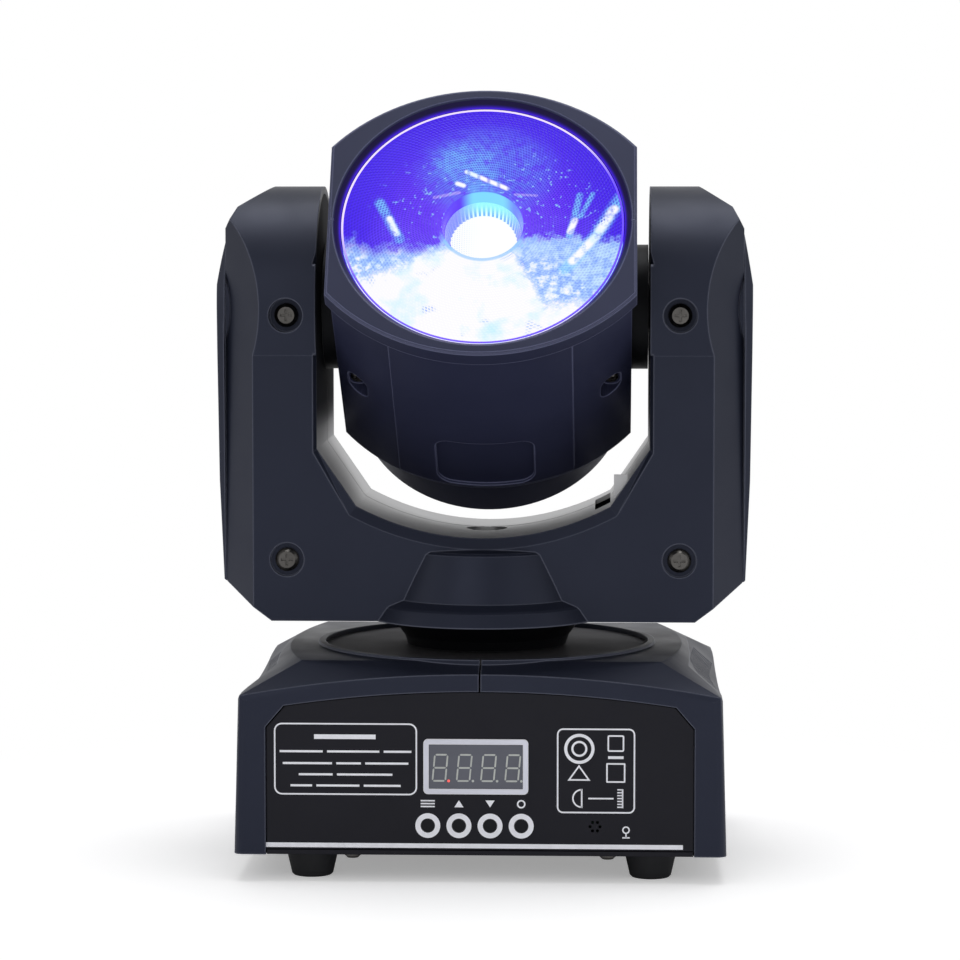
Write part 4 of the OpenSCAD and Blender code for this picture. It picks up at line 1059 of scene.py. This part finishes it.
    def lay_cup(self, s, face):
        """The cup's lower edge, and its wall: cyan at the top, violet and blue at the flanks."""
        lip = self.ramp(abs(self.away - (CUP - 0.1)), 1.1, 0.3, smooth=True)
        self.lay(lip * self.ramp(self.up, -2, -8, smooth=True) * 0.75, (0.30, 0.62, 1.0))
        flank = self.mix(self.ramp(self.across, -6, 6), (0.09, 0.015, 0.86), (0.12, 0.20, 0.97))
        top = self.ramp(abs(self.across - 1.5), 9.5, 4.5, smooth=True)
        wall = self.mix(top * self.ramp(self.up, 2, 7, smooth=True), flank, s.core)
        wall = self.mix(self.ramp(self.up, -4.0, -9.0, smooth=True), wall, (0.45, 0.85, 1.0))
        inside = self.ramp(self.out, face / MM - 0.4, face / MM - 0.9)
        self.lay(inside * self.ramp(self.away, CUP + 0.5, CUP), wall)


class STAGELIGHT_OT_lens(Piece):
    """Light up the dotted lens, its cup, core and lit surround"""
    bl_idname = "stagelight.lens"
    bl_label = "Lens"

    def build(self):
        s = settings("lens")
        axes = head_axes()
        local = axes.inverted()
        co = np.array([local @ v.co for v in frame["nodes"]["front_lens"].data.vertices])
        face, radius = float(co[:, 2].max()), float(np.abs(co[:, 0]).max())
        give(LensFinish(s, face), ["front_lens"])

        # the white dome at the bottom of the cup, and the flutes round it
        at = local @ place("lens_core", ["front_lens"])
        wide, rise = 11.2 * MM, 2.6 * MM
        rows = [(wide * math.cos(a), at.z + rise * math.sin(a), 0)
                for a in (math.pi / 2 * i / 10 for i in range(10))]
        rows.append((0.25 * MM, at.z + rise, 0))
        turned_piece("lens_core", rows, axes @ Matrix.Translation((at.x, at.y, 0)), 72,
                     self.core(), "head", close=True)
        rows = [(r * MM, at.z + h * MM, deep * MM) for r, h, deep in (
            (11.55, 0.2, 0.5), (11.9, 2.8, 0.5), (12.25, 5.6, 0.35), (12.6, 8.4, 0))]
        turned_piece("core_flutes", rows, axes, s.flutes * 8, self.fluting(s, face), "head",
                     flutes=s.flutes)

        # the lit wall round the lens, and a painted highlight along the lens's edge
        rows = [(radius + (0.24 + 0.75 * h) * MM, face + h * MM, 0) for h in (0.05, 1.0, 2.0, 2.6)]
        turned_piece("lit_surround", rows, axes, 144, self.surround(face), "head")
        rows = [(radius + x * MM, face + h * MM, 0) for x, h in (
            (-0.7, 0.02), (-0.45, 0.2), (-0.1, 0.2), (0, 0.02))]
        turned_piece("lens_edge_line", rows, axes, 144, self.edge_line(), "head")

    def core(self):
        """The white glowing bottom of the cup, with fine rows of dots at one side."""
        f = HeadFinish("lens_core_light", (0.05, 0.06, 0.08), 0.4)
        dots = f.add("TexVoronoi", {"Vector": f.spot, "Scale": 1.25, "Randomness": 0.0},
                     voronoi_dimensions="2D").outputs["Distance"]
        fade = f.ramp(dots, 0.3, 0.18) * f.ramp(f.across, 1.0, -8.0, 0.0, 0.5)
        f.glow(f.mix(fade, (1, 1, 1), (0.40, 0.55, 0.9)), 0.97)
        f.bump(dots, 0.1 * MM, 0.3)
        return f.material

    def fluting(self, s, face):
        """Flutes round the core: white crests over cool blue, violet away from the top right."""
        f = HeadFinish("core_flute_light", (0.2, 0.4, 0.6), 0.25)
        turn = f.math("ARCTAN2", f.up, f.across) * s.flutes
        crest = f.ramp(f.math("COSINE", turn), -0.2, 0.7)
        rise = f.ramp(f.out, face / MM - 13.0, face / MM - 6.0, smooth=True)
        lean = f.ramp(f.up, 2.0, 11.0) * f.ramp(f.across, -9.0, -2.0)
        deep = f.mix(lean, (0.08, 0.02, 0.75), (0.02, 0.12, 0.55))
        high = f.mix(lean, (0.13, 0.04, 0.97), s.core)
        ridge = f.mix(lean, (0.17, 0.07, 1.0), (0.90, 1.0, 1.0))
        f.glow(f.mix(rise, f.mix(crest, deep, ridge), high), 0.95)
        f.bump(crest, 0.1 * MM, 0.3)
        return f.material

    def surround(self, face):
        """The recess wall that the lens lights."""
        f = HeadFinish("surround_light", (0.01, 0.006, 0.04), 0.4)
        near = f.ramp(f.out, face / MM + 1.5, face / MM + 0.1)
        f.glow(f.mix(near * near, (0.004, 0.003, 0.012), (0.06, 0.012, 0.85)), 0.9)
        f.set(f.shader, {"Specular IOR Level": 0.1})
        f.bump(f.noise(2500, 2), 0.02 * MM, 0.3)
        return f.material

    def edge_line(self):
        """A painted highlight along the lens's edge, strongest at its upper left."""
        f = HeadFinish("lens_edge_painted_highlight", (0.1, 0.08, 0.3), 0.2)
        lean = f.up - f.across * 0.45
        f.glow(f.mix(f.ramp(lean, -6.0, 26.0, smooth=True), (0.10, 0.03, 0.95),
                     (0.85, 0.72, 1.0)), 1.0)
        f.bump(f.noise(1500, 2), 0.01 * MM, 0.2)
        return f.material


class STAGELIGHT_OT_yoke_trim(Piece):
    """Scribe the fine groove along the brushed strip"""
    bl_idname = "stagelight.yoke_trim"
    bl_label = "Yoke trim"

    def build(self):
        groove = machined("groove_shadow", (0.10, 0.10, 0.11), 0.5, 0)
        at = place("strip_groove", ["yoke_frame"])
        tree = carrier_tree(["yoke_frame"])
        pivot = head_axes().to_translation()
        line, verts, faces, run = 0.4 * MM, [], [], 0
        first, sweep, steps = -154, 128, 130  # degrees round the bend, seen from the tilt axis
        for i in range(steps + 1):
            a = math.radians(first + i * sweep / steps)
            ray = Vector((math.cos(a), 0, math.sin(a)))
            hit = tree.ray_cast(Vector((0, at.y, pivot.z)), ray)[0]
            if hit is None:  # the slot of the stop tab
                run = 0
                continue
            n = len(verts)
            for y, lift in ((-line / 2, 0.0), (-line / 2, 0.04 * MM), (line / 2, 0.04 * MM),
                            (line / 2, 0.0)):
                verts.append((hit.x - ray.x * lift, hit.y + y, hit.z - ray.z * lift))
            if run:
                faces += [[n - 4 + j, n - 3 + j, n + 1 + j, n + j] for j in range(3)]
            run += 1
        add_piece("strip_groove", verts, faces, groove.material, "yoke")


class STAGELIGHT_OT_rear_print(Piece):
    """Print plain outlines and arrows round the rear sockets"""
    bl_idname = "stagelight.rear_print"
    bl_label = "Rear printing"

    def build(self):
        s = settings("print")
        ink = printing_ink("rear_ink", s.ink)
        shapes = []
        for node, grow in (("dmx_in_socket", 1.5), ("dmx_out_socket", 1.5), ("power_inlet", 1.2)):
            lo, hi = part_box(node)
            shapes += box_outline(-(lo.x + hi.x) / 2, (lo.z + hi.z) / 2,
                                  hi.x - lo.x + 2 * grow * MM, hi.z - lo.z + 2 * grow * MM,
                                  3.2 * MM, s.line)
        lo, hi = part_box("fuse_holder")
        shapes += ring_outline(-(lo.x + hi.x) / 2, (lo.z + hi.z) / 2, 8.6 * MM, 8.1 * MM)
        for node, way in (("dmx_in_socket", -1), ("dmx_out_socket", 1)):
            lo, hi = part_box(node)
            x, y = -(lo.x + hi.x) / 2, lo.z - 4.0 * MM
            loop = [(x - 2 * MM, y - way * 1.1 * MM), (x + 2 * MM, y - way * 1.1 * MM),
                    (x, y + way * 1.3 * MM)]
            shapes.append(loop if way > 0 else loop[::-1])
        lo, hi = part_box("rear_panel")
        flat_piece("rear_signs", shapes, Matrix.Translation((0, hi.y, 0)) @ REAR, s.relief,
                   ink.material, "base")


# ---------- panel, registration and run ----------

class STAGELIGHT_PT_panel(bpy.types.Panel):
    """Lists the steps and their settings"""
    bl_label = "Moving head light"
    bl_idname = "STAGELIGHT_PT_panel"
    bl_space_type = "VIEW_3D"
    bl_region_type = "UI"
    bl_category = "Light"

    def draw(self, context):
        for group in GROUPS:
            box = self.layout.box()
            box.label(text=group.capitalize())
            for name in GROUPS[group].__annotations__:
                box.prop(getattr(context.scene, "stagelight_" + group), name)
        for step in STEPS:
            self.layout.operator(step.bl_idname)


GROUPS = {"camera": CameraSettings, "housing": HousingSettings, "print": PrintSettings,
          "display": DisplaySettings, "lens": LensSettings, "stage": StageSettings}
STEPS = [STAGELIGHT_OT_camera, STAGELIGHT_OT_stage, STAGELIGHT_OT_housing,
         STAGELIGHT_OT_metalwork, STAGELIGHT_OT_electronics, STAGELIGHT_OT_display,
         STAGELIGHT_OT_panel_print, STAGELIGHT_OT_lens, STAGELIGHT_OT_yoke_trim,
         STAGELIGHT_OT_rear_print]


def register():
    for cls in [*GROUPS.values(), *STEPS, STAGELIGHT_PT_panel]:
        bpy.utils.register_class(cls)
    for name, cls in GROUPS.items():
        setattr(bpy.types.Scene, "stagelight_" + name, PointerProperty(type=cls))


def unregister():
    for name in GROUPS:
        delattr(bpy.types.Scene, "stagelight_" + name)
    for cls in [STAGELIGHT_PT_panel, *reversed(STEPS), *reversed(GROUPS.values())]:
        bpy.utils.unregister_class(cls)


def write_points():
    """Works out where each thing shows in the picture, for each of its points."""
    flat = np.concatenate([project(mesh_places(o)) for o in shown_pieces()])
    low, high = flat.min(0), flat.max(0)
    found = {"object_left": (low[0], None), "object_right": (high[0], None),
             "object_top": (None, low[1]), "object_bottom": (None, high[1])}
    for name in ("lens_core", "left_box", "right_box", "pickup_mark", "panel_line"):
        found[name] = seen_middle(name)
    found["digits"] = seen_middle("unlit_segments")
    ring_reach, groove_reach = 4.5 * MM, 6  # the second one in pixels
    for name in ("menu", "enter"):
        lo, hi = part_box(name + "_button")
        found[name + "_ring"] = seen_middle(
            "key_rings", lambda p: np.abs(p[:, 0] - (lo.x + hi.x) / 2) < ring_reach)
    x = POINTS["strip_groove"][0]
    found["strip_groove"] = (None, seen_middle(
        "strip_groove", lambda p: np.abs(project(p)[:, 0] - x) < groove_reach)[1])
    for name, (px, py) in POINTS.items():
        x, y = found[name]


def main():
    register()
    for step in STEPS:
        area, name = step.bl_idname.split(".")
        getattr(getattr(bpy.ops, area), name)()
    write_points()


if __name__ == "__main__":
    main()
····················
Lines that include the word "picture" are to be extracted from the data above.

Write part 4 of the OpenSCAD and Blender code for this picture. It picks up at line 1059 of scene.py. This part finishes it.
    """Works out where each thing shows in the picture, for each of its points."""